After reading, watching, or listening to a bit of content, I usually try to produce something new, or modify something I’ve already started. In order to make something meaningful, its got to come from me. Because I am a good learner, whatever I produce will most likely be heavily influenced by whatever I just consumed. It may be a journal entry, a blog post, or a list. This is how I think, process, and apply.
This is the work of learning, and it is where teachers hope their students are spending the most time. It is the work time, and the biggest chunk of the lesson plan pie. Here is a full post on how I use a workshop wheel to plan lessons.
Reflection is Where The Meaning Is
Here we are now, my favorite part.
Reflection has the very best two definitions ever:
- 1.the throwing back by a body or surface of light, heat, or sound without absorbing it.

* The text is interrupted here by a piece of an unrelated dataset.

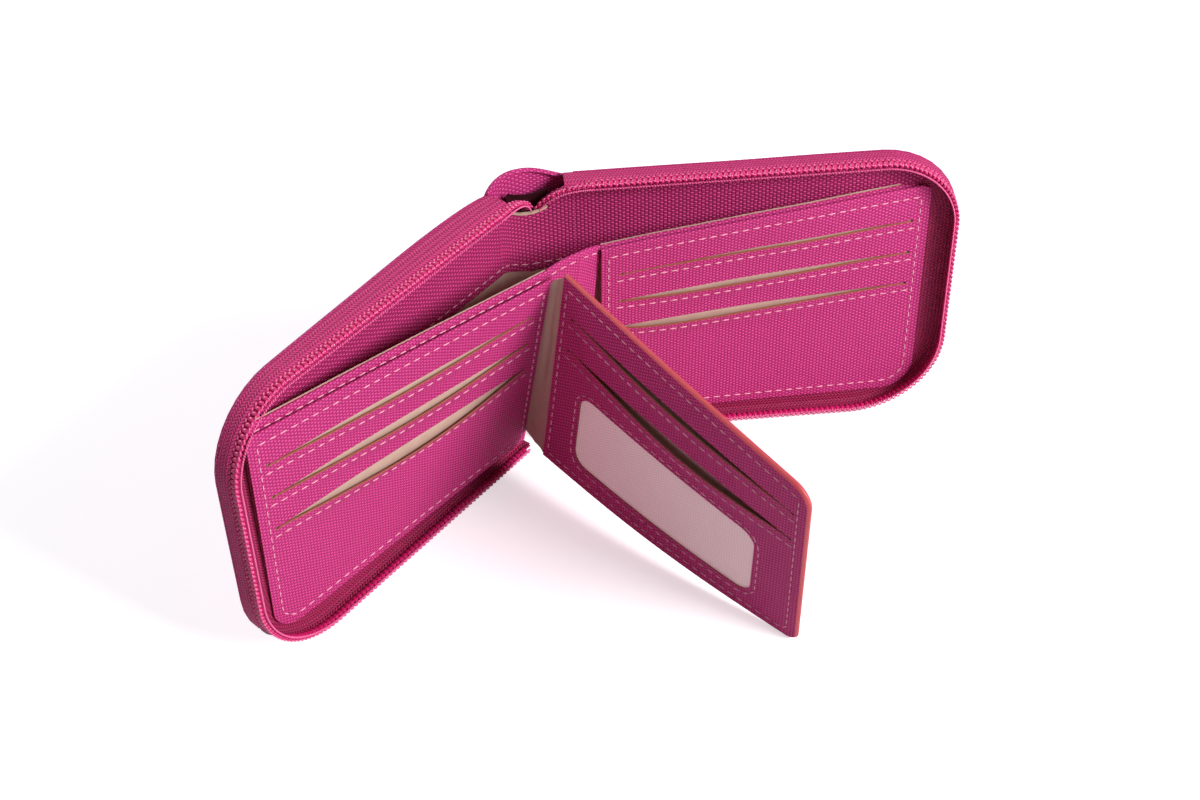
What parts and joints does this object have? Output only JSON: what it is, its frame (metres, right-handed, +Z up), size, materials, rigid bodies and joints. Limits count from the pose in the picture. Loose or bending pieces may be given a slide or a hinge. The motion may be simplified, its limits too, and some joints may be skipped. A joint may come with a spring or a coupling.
{
  "type": "zip-round bifold wallet",
  "caption": "Zip-round fabric bifold wallet standing open: two covers on a cloth spine, slotted card panels, bill divider and a swinging middle flap with a window.",
  "frame": {"origin": "middle of the spine cover's foot, in the surface the wallet stands on", "axes": "+Z up along the spine, -Y the way the halves open, +X towards the right half"},
  "size_m": [0.243, 0.1315, 0.1018],
  "materials": {
    "magenta_cloth": "coarse woven nylon",
    "magenta_facing": "coarse woven nylon",
    "zip_tape": "fine woven tape",
    "zip_coil": "satin",
    "beige_lining": "smooth lining",
    "window_mesh": "fine mesh",
    "coral_edge": "painted edge",
    "grey_board": "stiffening board",
    "painted_metal": "gloss paint"
  },
  "bodies": {
    "spine": {"spine_cover": "magenta_cloth", "spine_lining": "beige_lining", "spine_facing": "magenta_facing", "zip_slot_binding": "beige_lining"},
    "left_half": {"cover_left": "magenta_cloth", "board_left": "grey_board", "lining_left": "beige_lining", "facing_left": "magenta_facing", "zip_tape_left": "zip_tape", "zip_coil_left": "zip_coil"},
    "left_panel": {"bill_divider_left": "magenta_facing", "card_backing_left": "magenta_cloth", "card_pocket_1_left": "beige_lining", "card_pocket_2_left": "beige_lining", "card_pocket_3_left": "beige_lining", "card_face_left": "magenta_cloth", "flap_hinge_root": "beige_lining"},
    "left_strip": {"divider_strip_left": "magenta_facing"},
    "right_half": {"cover_right": "magenta_cloth", "board_right": "grey_board", "lining_right": "beige_lining", "facing_right": "magenta_facing", "zip_tape_right": "zip_tape", "zip_coil_right": "zip_coil"},
    "right_panel": {"bill_divider_right": "magenta_facing", "card_backing_right": "magenta_cloth", "card_pocket_1_right": "beige_lining", "card_pocket_2_right": "beige_lining", "card_pocket_3_right": "beige_lining", "card_face_right": "magenta_cloth"},
    "right_strip": {"divider_strip_right": "magenta_facing"},
    "flap": {"flap_face": "magenta_cloth", "flap_window": "window_mesh", "flap_pocket_1": "beige_lining", "flap_pocket_2": "beige_lining", "flap_back": "magenta_cloth", "flap_edge_trim": "coral_edge", "flap_hinge_strip": "beige_lining"},
    "slider": {"slider_body": "painted_metal"},
    "pull_tab": {"pull_tab": "painted_metal"}
  },
  "joints": [
    {"name": "left_fold", "type": "hinge", "parent": "spine", "child": "left_half", "pos_m": [-0.0105, -0.0041, 0], "axis": [0, 0, 1], "range_deg": [0, 66.3]},
    {"name": "right_fold", "type": "hinge", "parent": "spine", "child": "right_half", "pos_m": [0.0105, -0.0041, 0], "axis": [0, 0, 1], "range_deg": [-66.3, 0]},
    {"name": "left_panel_swing", "type": "hinge", "parent": "left_half", "child": "left_panel", "pos_m": [-0.11247, -0.05094, 0.0036], "axis": [-0.7038, -0.309, 0.6397], "range_deg": [0, 8.56]},
    {"name": "right_panel_swing", "type": "hinge", "parent": "right_half", "child": "right_panel", "pos_m": [0.11247, -0.05094, 0.0036], "axis": [-0.7038, 0.309, -0.6397], "range_deg": [0, 8.56]},
    {"name": "left_strip_fold", "type": "hinge", "parent": "left_panel", "child": "left_strip", "pos_m": [-0.01481, -0.01902, 0.00301], "axis": [0.041, -0.107, 0.9934], "range_deg": [-17, 0], "deforming": ["divider_strip_left"]},
    {"name": "right_strip_fold", "type": "hinge", "parent": "right_panel", "child": "right_strip", "pos_m": [0.01481, -0.01902, 0.00301], "axis": [-0.041, -0.107, 0.9934], "range_deg": [0, 17], "deforming": ["divider_strip_right"]},
    {"name": "flap_swing", "type": "hinge", "parent": "left_panel", "child": "flap", "pos_m": [-0.01189, -0.02198, 0.00257], "axis": [0.041, -0.107, 0.9934], "range_deg": [-94, 0]},
    {"name": "slider_slide", "type": "slide", "parent": "spine", "child": "slider", "axis": [0, -1, 0], "range_m": [0, 0.004]},
    {"name": "pull_tab_swing", "type": "hinge", "parent": "slider", "child": "pull_tab", "pos_m": [0, -0.0062, 0.0022], "axis": [1, 0, 0], "range_deg": [-4, 95]}
  ],
  "couplings": [
    {"joint": "right_fold", "follows": "left_fold", "ratio": -1},
    {"joint": "left_panel_swing", "follows": "left_fold", "ratio": 0.12911},
    {"joint": "right_panel_swing", "follows": "left_fold", "ratio": 0.12911},
    {"joint": "left_strip_fold", "follows": "left_fold", "ratio": -0.25641},
    {"joint": "right_strip_fold", "follows": "left_fold", "ratio": 0.25641},
    {"joint": "flap_swing", "follows": "left_fold", "ratio": -1.4178}
  ]
}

- 2.serious thought or consideration.
While I could spend some time on the first definition, which would be lots of fun, that’s not really why we’re still here. Thank you for still reading.
#2 Serious thought or consideration. I’m questioning the serious part, but yes, this is the gold. I’ve spent enough time in classrooms to know that it is in the reflection, the debrief, or the closing, where we find out what the lesson was made of.

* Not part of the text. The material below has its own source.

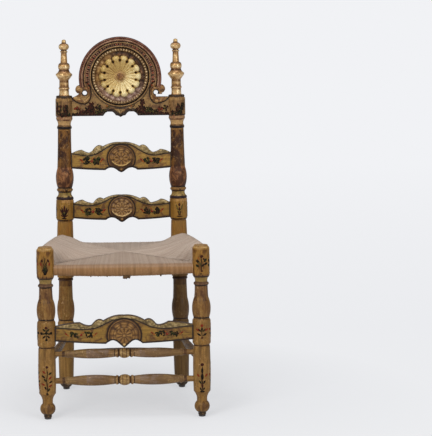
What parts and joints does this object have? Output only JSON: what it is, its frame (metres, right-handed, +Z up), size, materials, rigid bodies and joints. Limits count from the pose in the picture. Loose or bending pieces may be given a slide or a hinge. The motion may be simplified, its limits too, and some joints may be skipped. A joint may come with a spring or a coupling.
{
  "type": "carved and painted side chair",
  "caption": "Carved, turned and painted wooden side chair with a round crest rosette, scrolled back rails and a woven rush seat; it stands on the floor for one person to sit on.",
  "frame": {"origin": "on the floor, under the middle of the chair's box", "axes": "+X to the right as seen from in front, across the seat; +Y towards the back; +Z up"},
  "size_m": [0.5022, 0.4654, 1.0827],
  "materials": {
    "painted_posts": "aged paint, ochre blocks and dark marbled shafts, satin",
    "painted_legs": "aged ochre paint with dark rings, satin",
    "gilt_turnings": "worn gilding over wood",
    "painted_crest": "aged ochre and oxblood paint, satin",
    "gilt_rosette": "pale gilding with dark recesses",
    "painted_boards": "aged ochre paint with dark outlines, satin",
    "turned_stretchers": "worn grey-brown paint",
    "bare_wood": "bare, oiled by age",
    "rush": "twisted rush cord, matt",
    "straw": "loose straw, matt",
    "iron": "dark, dull"
  },
  "bodies": {
    "root": {"left_back_post": "painted_posts", "right_back_post": "painted_posts", "left_front_leg": "painted_legs", "right_front_leg": "painted_legs", "left_finial": "gilt_turnings", "right_finial": "gilt_turnings", "crest_rail": "painted_crest", "crest_rosette": "gilt_rosette", "rosette_button": "gilt_rosette", "upper_back_rail": "painted_boards", "lower_back_rail": "painted_boards", "carved_front_stretcher": "painted_boards", "upper_front_stretcher": "turned_stretchers", "lower_front_stretcher": "turned_stretchers", "left_side_stretcher": "turned_stretchers", "right_side_stretcher": "turned_stretchers", "rear_stretcher": "turned_stretchers", "front_seat_rail": "bare_wood", "rear_seat_rail": "bare_wood", "left_seat_rail": "bare_wood", "right_seat_rail": "bare_wood", "crest_rail_pegs": "bare_wood", "upper_rail_pegs": "bare_wood", "lower_rail_pegs": "bare_wood", "front_stretcher_pegs": "bare_wood", "rush_seat": "rush", "seat_stuffing": "straw", "foot_glides": "iron"}
  },
  "joints": []
}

I spent the better part of an entire year of instruction focusing on how to nurture an environment where student feedback was not only safe, but also expected. Goosebumps happen in a good closing discussion about the day’s learning.
There is always, and must be, time for reflection in any learning environment. How else do you know the time spent was valuable? I guess you could just tell yourself that, or you might even look at student work and make assumptions that it was. But how do you know? In my classroom, discussions were my first choice, but there are lots of other, quicker ways to do it.
While I sometimes do have discussions with myself, I have found lots of ways to be reflective in my individual learning cycles. One of the best ways to get myself seriously thinking and considering is to ask myself questions, and then I listen. Yes, I listen to myself. Its ok, I trust my opinion and think critically before I take any of my own advice.
Here is why this works for me, even if I never consult another human being anywhere in this cycle: I know myself. I know I will continue to learn, consume, ask more questions, produce, succeed, fail, reflect. It’s just who I am, and will always be. I trust the learning process.
Reflection, Feedback, and Coaching
Reflection is one form of feedback, in that it can inform your practice as you thoughtfully consider the value of whatever you have consumed and produced. However, if the feedback is the result of some thoughtful reflections of others, look out.
In my experience with coaching, I was always looking for advice. I practically begged people to tell me what to do to be better. However, the best coaches withheld their great ideas the majority of the time, and instead asked a lot of questions. They highlighted things that went well in the lesson or the learning and asked me why I thought that was.
To really explain this concept, I highly recommend reading The Feedback Fallacy from the Harvard Business Review. Here are two of my favorite sentences from the article:
- Learning is less a function of adding something that isn’t there than it is of recognizing, reinforcing, and refining what already is.
- We learn most when someone else pays attention to what’s working within us and asks us to cultivate it intelligently.
As a learner, teacher, coach, and a person with feelings, these two quotes make my heart want to jump right out of my chest. I want to make giant billboards and bumper stickers of this.
So, I guess the teacher in me is doing a pretty good job recognizing, reinforcing, and refining the learner in me. I hope I will continue highlighting the things I am doing well as a learner, because I love learning! If you are still here, you must be too! Gold stars all around.